- _The task_
Find the line that contains "Write the build123d". Repeat that line and all lines following it, exactly, through the end of the listing below.

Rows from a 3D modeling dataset
☆ ☆ ☆ ☆

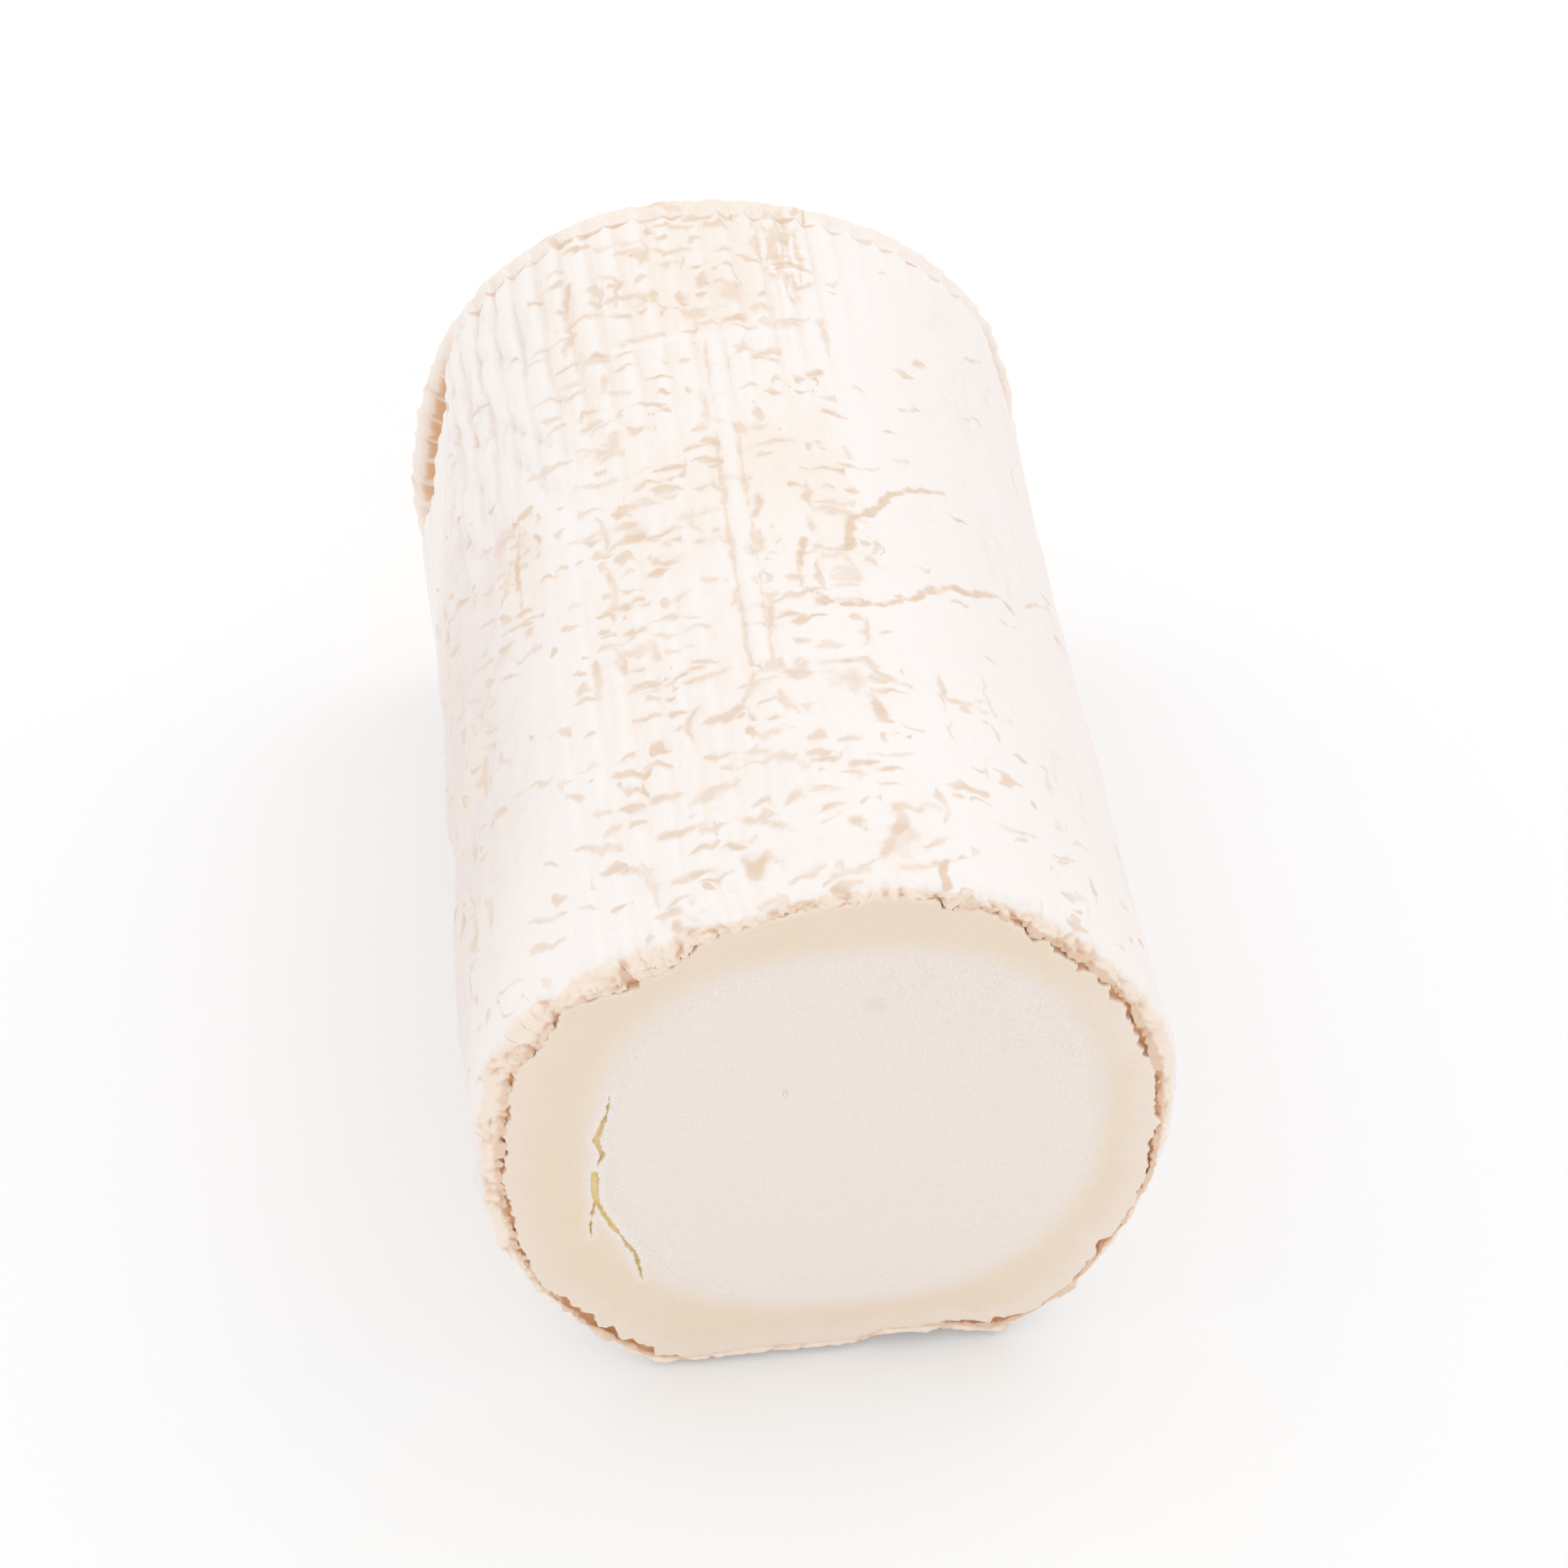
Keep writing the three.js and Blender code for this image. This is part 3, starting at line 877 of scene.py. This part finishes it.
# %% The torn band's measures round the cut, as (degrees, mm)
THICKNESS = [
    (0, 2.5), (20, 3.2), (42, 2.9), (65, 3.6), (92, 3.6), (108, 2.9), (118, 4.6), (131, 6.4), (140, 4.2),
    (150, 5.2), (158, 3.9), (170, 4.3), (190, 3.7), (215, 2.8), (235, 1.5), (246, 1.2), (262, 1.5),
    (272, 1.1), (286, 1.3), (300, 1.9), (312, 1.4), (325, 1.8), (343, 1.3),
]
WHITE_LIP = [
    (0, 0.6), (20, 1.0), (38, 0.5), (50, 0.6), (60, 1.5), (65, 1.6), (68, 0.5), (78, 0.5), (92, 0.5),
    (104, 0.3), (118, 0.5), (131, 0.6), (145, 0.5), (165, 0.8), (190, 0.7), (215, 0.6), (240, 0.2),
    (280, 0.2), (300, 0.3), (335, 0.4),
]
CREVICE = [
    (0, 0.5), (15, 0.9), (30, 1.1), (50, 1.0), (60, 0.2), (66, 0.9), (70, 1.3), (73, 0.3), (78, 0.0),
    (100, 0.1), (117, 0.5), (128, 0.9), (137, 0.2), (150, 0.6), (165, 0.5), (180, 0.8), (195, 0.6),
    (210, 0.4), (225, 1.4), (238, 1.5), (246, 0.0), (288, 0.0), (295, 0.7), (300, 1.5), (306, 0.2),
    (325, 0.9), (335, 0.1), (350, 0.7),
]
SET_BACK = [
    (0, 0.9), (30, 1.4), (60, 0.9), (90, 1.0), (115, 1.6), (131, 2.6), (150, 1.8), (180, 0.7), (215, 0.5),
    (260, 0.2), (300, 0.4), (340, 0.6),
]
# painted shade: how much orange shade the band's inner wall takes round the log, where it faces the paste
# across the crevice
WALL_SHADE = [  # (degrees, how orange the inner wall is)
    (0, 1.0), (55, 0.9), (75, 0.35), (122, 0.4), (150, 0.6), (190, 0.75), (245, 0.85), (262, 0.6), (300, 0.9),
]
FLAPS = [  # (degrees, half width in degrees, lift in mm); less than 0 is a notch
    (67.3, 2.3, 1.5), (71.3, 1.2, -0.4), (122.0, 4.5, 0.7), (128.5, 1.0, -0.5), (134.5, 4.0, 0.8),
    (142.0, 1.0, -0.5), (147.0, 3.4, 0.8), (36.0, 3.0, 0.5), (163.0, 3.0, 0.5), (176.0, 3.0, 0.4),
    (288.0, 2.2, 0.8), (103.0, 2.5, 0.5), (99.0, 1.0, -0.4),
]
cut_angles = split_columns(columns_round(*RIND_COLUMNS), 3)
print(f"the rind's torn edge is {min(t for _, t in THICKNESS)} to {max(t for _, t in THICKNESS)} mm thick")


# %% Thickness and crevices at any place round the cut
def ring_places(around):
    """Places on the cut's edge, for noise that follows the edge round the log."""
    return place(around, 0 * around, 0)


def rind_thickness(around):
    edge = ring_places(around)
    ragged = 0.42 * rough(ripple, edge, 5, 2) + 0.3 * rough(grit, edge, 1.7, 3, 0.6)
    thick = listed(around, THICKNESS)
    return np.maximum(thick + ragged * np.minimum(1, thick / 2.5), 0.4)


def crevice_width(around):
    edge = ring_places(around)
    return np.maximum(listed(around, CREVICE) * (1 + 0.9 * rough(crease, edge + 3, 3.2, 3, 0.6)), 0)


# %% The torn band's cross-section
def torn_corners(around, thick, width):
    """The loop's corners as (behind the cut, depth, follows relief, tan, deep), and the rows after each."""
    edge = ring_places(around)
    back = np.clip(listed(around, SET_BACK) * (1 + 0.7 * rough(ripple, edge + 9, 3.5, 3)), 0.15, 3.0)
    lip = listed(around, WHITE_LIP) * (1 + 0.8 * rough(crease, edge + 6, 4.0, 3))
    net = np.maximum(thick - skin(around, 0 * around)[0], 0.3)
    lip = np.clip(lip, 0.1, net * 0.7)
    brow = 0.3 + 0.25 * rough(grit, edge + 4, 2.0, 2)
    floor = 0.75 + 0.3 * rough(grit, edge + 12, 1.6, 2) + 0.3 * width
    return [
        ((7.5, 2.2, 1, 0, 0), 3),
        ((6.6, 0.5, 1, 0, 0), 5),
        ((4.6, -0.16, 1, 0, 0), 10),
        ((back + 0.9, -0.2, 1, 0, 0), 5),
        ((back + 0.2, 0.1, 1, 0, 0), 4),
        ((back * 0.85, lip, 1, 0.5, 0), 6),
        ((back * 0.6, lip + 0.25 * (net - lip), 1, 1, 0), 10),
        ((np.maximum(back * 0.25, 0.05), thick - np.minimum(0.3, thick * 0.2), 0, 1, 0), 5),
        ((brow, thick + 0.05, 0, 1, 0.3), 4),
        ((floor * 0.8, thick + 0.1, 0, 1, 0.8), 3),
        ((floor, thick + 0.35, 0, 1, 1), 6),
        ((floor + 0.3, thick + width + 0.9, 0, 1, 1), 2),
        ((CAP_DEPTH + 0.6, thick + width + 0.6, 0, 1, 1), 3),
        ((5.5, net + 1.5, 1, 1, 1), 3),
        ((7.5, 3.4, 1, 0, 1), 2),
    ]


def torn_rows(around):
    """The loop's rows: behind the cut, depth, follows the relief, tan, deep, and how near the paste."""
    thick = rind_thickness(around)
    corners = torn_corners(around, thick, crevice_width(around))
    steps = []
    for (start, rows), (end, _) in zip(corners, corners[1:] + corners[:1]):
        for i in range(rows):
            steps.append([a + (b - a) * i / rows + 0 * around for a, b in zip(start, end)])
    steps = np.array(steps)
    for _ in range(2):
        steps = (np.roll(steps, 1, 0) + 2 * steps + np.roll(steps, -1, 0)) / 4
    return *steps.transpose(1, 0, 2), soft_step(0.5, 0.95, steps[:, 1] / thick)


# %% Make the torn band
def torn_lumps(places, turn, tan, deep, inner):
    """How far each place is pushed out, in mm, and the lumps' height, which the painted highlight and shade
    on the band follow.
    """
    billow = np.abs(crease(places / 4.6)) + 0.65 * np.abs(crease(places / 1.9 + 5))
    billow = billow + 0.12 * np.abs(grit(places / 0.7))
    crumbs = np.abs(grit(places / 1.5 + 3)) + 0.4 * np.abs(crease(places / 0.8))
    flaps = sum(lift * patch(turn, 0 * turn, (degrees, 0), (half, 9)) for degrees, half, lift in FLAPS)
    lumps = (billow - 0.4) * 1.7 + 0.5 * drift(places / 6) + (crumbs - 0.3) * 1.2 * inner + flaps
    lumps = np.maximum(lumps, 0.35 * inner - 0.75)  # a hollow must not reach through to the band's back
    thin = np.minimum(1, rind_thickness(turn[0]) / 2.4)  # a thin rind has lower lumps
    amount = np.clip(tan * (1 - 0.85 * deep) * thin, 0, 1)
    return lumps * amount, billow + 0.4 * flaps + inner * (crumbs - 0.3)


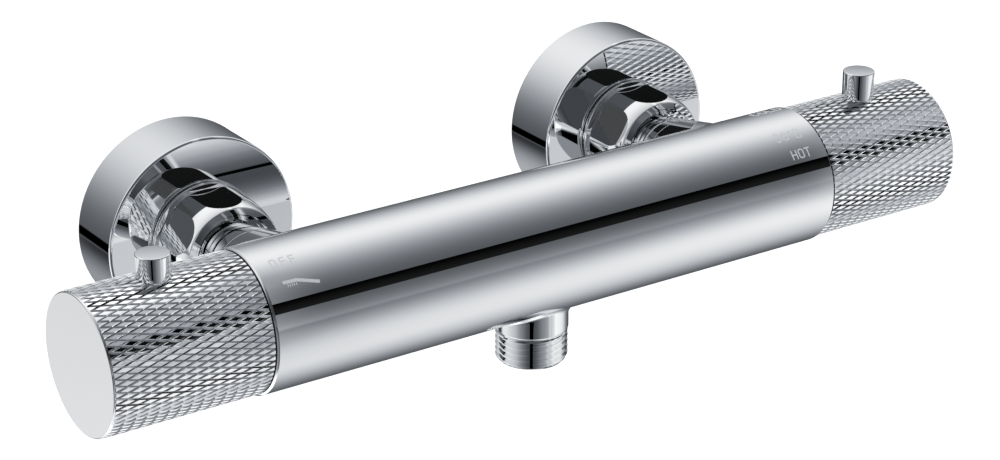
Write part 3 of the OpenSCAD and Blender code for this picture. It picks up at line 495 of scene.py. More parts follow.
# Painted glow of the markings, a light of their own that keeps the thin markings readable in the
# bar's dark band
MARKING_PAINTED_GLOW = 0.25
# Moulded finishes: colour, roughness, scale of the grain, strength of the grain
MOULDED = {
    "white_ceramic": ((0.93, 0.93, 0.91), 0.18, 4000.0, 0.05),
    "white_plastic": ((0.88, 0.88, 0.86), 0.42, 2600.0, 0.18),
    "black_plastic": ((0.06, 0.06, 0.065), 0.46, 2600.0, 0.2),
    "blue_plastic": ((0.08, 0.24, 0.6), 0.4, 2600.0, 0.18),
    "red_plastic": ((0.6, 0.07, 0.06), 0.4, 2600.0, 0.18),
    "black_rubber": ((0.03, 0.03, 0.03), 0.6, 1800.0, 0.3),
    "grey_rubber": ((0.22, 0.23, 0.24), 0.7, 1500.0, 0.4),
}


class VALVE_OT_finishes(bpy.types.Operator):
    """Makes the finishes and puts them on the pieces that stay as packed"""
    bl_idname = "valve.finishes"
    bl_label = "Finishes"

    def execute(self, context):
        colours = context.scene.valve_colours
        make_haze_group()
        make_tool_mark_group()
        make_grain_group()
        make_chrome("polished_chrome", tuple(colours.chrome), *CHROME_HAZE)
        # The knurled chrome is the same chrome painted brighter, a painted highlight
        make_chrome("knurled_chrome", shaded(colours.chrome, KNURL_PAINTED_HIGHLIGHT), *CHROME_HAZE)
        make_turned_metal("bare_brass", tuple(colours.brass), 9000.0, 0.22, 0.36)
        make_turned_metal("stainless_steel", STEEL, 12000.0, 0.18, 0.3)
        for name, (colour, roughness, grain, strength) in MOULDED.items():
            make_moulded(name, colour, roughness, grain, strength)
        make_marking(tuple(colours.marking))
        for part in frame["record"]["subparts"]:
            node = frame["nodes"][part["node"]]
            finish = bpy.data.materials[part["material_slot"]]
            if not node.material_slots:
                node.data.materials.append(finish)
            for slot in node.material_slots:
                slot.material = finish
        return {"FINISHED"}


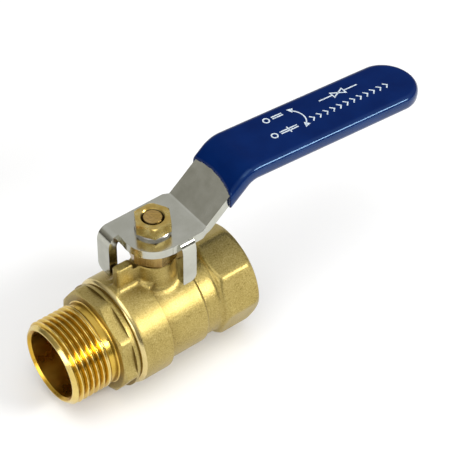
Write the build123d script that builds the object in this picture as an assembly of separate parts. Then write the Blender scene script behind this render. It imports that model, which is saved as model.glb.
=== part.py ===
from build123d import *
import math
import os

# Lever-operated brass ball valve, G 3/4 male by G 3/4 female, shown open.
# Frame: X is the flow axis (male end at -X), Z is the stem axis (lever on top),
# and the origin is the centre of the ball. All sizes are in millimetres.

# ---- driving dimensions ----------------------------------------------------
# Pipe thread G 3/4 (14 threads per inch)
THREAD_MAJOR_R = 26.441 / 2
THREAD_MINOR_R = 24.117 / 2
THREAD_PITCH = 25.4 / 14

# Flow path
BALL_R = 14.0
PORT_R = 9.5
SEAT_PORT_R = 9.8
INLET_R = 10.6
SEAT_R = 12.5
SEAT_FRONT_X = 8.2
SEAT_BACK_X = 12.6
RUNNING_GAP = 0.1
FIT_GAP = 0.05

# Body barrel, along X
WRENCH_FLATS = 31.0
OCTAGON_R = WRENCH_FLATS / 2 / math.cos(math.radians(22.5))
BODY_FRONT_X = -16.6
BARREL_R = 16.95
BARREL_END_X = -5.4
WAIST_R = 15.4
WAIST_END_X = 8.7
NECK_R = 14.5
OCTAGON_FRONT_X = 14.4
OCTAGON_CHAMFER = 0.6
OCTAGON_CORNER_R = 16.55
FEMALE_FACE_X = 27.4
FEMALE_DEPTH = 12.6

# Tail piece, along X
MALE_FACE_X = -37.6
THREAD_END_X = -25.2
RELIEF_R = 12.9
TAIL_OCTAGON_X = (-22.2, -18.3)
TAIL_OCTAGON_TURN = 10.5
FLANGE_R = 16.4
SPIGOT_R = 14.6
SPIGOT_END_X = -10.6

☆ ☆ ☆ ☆

- _Written response_
Write the build123d script that builds the object in this picture as an assembly of separate parts. Then write the Blender scene script behind this render. It imports that model, which is saved as model.glb.
=== part.py ===
from build123d import *
import math
import os

# Lever-operated brass ball valve, G 3/4 male by G 3/4 female, shown open.
# Frame: X is the flow axis (male end at -X), Z is the stem axis (lever on top),
# and the origin is the centre of the ball. All sizes are in millimetres.

# ---- driving dimensions ----------------------------------------------------
# Pipe thread G 3/4 (14 threads per inch)
THREAD_MAJOR_R = 26.441 / 2
THREAD_MINOR_R = 24.117 / 2
THREAD_PITCH = 25.4 / 14

# Flow path
BALL_R = 14.0
PORT_R = 9.5
SEAT_PORT_R = 9.8
INLET_R = 10.6
SEAT_R = 12.5
SEAT_FRONT_X = 8.2
SEAT_BACK_X = 12.6
RUNNING_GAP = 0.1
FIT_GAP = 0.05

# Body barrel, along X
WRENCH_FLATS = 31.0
OCTAGON_R = WRENCH_FLATS / 2 / math.cos(math.radians(22.5))
BODY_FRONT_X = -16.6
BARREL_R = 16.95
BARREL_END_X = -5.4
WAIST_R = 15.4
WAIST_END_X = 8.7
NECK_R = 14.5
OCTAGON_FRONT_X = 14.4
OCTAGON_CHAMFER = 0.6
OCTAGON_CORNER_R = 16.55
FEMALE_FACE_X = 27.4
FEMALE_DEPTH = 12.6

# Tail piece, along X
MALE_FACE_X = -37.6
THREAD_END_X = -25.2
RELIEF_R = 12.9
TAIL_OCTAGON_X = (-22.2, -18.3)
TAIL_OCTAGON_TURN = 10.5
FLANGE_R = 16.4
SPIGOT_R = 14.6
SPIGOT_END_X = -10.6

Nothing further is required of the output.